Your objective
Quote the lines exactly, starting with the line that contains "# upright rod, fixed" and ending with the line that contains "obj.matrix_world = world", and leave out all other lines.

Data extract
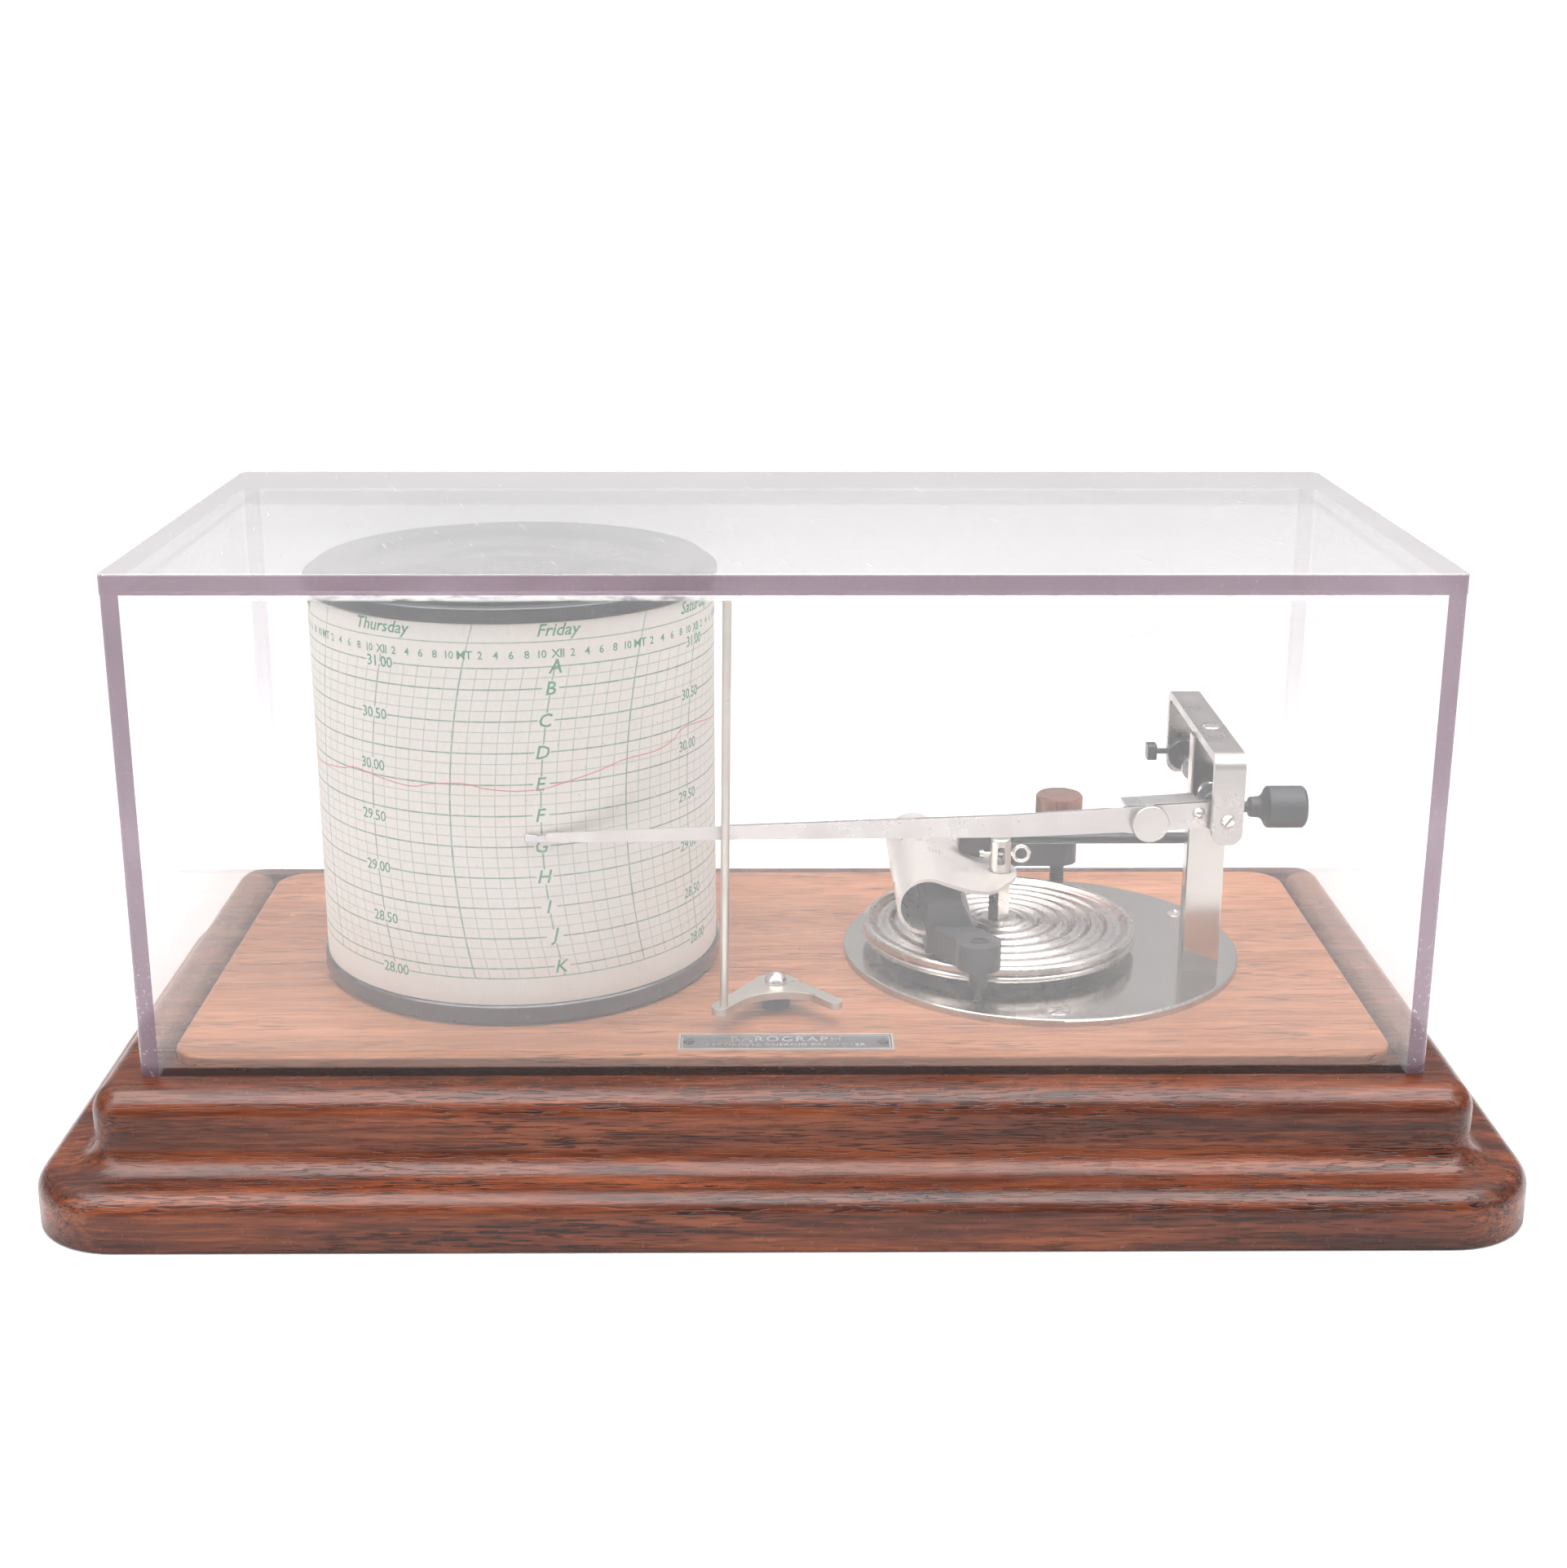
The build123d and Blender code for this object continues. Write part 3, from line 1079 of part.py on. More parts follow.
# pen at the tip, in two prisms: plan outline, height
NIB_PRISMS = (
    (((-61.0, -47.42), (-57.85, -47.75), (-57.85, -48.6)), 1.8),
    (((-57.85, -47.55), (-56.0, -47.44), (-56.0, -47.9), (-57.85, -48.6)), 1.5),
)
with BuildPart() as pen_nib:
    for plan, height in NIB_PRISMS:
        with BuildSketch(Plane.XY.offset(82.3)):
            with BuildLine():
                Polyline(*plan, close=True)
            make_face()
        extrude(amount=height)
save(pen_nib.part, "pen_nib")

# carrier: angle bracket behind the arm, with a tab on the hub
with BuildPart() as pen_arm_carrier:
    with BuildSketch(arm_plane(1.4)):
        with BuildLine():
            Polyline(*on_arm(((102.6, 81.9), (102.6, 88.7), (83.5, 87.8))))
            ThreePointArc(*on_arm(((83.5, 87.8), (80.2, 84.3), (83.5, 80.8))))
            Line(*on_arm(((83.5, 80.8), (102.6, 81.9))))
        make_face()
    extrude(amount=1.1)
    # top flange
    with BuildSketch(arm_plane(1.4)):
        with BuildLine():
            Polyline(*on_arm(((99.8, 88.57), (82.2, 87.74), (82.2, 86.84), (99.8, 87.67))),
                     close=True)
        make_face()
    extrude(amount=7.0)
    # tab that meets the hub
    with BuildSketch(Plane.XY.offset(82.6)):
        with BuildLine():
            Polyline((100.2, -36.2), (102.6, -36.1), (102.6, -34.0), (103.9, HUB_FRONT),
                     (100.2, HUB_FRONT), close=True)
        make_face()
    extrude(amount=4.2)
    with BuildSketch(arm_plane(-1)):
        with Locations(CLAMP_PLACE):
            Circle(1.24)
        with Locations(GATE_PLACE):
            Circle(1.04)
    extrude(amount=3.6, mode=Mode.SUBTRACT)
save(pen_arm_carrier.part, "pen_arm_carrier")

# thumb screw that clamps the arm to the carrier
with BuildPart() as thumb_screw:
    with BuildSketch(arm_plane(-2.4)):
        with Locations(CLAMP_PLACE):
            Circle(4.5)
    extrude(amount=2.2)
    fillet(thumb_screw.edges().filter_by(GeomType.CIRCLE), 0.35)
    with BuildSketch(arm_plane(-0.3)):
        with Locations(CLAMP_PLACE):
            Circle(1.2)
    extrude(amount=4.3)
save(thumb_screw.part, "thumb_screw")

# round-headed gate screw; local y of its section points to the front
GATE_HEAD_R, GATE_HEAD_H, GATE_SHANK = 1.55, 1.35, 2.55
gate_origin = tuple(arm_plane(-0.05).from_local_coords((*GATE_PLACE, 0)))
with BuildPart() as gate_screw:
    with BuildSketch(Plane(origin=gate_origin, x_dir=ARM_DIR, z_dir=(0, 0, 1))):
        with BuildLine():
            Polyline((0, GATE_HEAD_H), (0, -GATE_SHANK), (1.0, -GATE_SHANK), (1.0, 0.0),
                     (GATE_HEAD_R, 0.0))
            ThreePointArc((GATE_HEAD_R, 0.0), dome_mid(GATE_HEAD_R, GATE_HEAD_H),
                          (0, GATE_HEAD_H))
        make_face()
    revolve(axis=Axis(gate_origin, (ARM_DIR[1], -ARM_DIR[0], 0)))
save(gate_screw.part, "gate_screw")

# ---------------------------------------------------------------- pen lifter
ROD_R = 1.03
save(tube_piece(LIFTER, 3.7, 1.25, BOARD_TOP, 4.25), "lifter_post")

# flat lever with two horns pointing to the front left and front right
with BuildPart() as lifter_lever:
    with BuildSketch(Plane.XY.offset(39.75)):
        with Locations(LIFTER):
            Circle(5.6)
        with BuildLine():
            Line((LIFT_X - 5.3, LIFT_Y + 1.6), (-17.0, -49.2))
            ThreePointArc((-17.0, -49.2), (-16.7, -51.9), (-13.5, -51.6))
            Spline((-13.5, -51.6), (-8.4, -44.9), (LIFT_X, LIFT_Y - 6.9), (5.6, -42.4),
                   (11.2, -48.0), tangents=((0.6, 0.8), (0.72, -0.7)))
            ThreePointArc((11.2, -48.0), (13.6, -48.1), (13.7, -45.8))
            Polyline((13.7, -45.8), (LIFT_X + 5.3, LIFT_Y + 1.6), (LIFT_X - 5.3, LIFT_Y + 1.6))
        make_face()
        with Locations(LIFTER):
            Circle(1.32, mode=Mode.SUBTRACT)
        with Locations((ROD_FOOT_X, ROD_Y)):
            Circle(ROD_R, mode=Mode.SUBTRACT)
    extrude(amount=1.85)
save(lifter_lever.part, "lifter_lever")

# upright rod, fixed in the lever's left end and leaning a little to the right
ROD_BOTTOM, ROD_BEND, ROD_TOP = 39.0, 41.6, 140.8    # it leans from ROD_BEND upwards
with BuildPart() as lifter_rod:
    with BuildSketch(Plane.XY.offset(ROD_BOTTOM)):
        with Locations((ROD_FOOT_X, ROD_Y)):
            Circle(ROD_R)
    extrude(amount=ROD_BEND - ROD_BOTTOM)
    for x, z in ((ROD_FOOT_X, ROD_BEND), (ROD_TOP_X, ROD_TOP)):
        with BuildSketch(Plane.XY.offset(z)):
            with Locations((x, ROD_Y)):
                Circle(ROD_R)
    loft()
save(lifter_rod.part, "lifter_rod")

LIFTER_HEAD_Z, LIFTER_HEAD_R, LIFTER_HEAD_H = 41.7, 2.75, 2.6
head_top = LIFTER_HEAD_Z + LIFTER_HEAD_H
dome_r, dome_z = dome_mid(LIFTER_HEAD_R, LIFTER_HEAD_H)
with BuildPart() as lifter_screw:
    with BuildSketch(upright(*LIFTER)):
        with BuildLine():
            Polyline((0, head_top), (0, 31.2), (0.4, 31.2), (1.2, 33.0), (1.2, LIFTER_HEAD_Z),
                     (LIFTER_HEAD_R, LIFTER_HEAD_Z))
            ThreePointArc((LIFTER_HEAD_R, LIFTER_HEAD_Z), (dome_r, LIFTER_HEAD_Z + dome_z),
                          (0, head_top))
        make_face()
    revolve(axis=vertical(*LIFTER))
save(lifter_screw.part, "lifter_screw")
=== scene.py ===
"""A seven-day barograph on a mahogany plinth, under a clear acrylic cover.

X runs to the right, -Y is the front, Z is up and the floor is at Z = 0. The chart drum
stands on the left and the aneroid capsules on the right. The CAD pieces are painted here,
and the chart's print, its ink trace and the nameplate's lettering are added.
"""
import functools
import math

import bmesh
import bpy
from mathutils import Matrix, Vector


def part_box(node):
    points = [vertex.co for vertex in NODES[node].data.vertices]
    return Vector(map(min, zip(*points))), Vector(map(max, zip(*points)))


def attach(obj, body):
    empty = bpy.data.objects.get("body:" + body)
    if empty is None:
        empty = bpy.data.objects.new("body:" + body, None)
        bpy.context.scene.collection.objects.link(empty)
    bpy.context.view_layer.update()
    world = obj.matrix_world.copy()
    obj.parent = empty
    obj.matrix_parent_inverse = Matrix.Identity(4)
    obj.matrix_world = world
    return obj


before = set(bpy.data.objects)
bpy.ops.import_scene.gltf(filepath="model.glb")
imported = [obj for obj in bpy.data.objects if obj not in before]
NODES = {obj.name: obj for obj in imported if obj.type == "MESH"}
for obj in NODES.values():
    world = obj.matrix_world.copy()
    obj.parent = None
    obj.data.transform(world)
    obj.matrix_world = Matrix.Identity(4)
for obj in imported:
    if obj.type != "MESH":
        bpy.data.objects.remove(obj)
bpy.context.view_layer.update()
SCENE = bpy.context.scene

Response
# upright rod, fixed in the lever's left end and leaning a little to the right
ROD_BOTTOM, ROD_BEND, ROD_TOP = 39.0, 41.6, 140.8    # it leans from ROD_BEND upwards
with BuildPart() as lifter_rod:
    with BuildSketch(Plane.XY.offset(ROD_BOTTOM)):
        with Locations((ROD_FOOT_X, ROD_Y)):
            Circle(ROD_R)
    extrude(amount=ROD_BEND - ROD_BOTTOM)
    for x, z in ((ROD_FOOT_X, ROD_BEND), (ROD_TOP_X, ROD_TOP)):
        with BuildSketch(Plane.XY.offset(z)):
            with Locations((x, ROD_Y)):
                Circle(ROD_R)
    loft()
save(lifter_rod.part, "lifter_rod")

LIFTER_HEAD_Z, LIFTER_HEAD_R, LIFTER_HEAD_H = 41.7, 2.75, 2.6
head_top = LIFTER_HEAD_Z + LIFTER_HEAD_H
dome_r, dome_z = dome_mid(LIFTER_HEAD_R, LIFTER_HEAD_H)
with BuildPart() as lifter_screw:
    with BuildSketch(upright(*LIFTER)):
        with BuildLine():
            Polyline((0, head_top), (0, 31.2), (0.4, 31.2), (1.2, 33.0), (1.2, LIFTER_HEAD_Z),
                     (LIFTER_HEAD_R, LIFTER_HEAD_Z))
            ThreePointArc((LIFTER_HEAD_R, LIFTER_HEAD_Z), (dome_r, LIFTER_HEAD_Z + dome_z),
                          (0, head_top))
        make_face()
    revolve(axis=vertical(*LIFTER))
save(lifter_screw.part, "lifter_screw")
=== scene.py ===
"""A seven-day barograph on a mahogany plinth, under a clear acrylic cover.

X runs to the right, -Y is the front, Z is up and the floor is at Z = 0. The chart drum
stands on the left and the aneroid capsules on the right. The CAD pieces are painted here,
and the chart's print, its ink trace and the nameplate's lettering are added.
"""
import functools
import math

import bmesh
import bpy
from mathutils import Matrix, Vector


def part_box(node):
    points = [vertex.co for vertex in NODES[node].data.vertices]
    return Vector(map(min, zip(*points))), Vector(map(max, zip(*points)))


def attach(obj, body):
    empty = bpy.data.objects.get("body:" + body)
    if empty is None:
        empty = bpy.data.objects.new("body:" + body, None)
        bpy.context.scene.collection.objects.link(empty)
    bpy.context.view_layer.update()
    world = obj.matrix_world.copy()
    obj.parent = empty
    obj.matrix_parent_inverse = Matrix.Identity(4)
    obj.matrix_world = world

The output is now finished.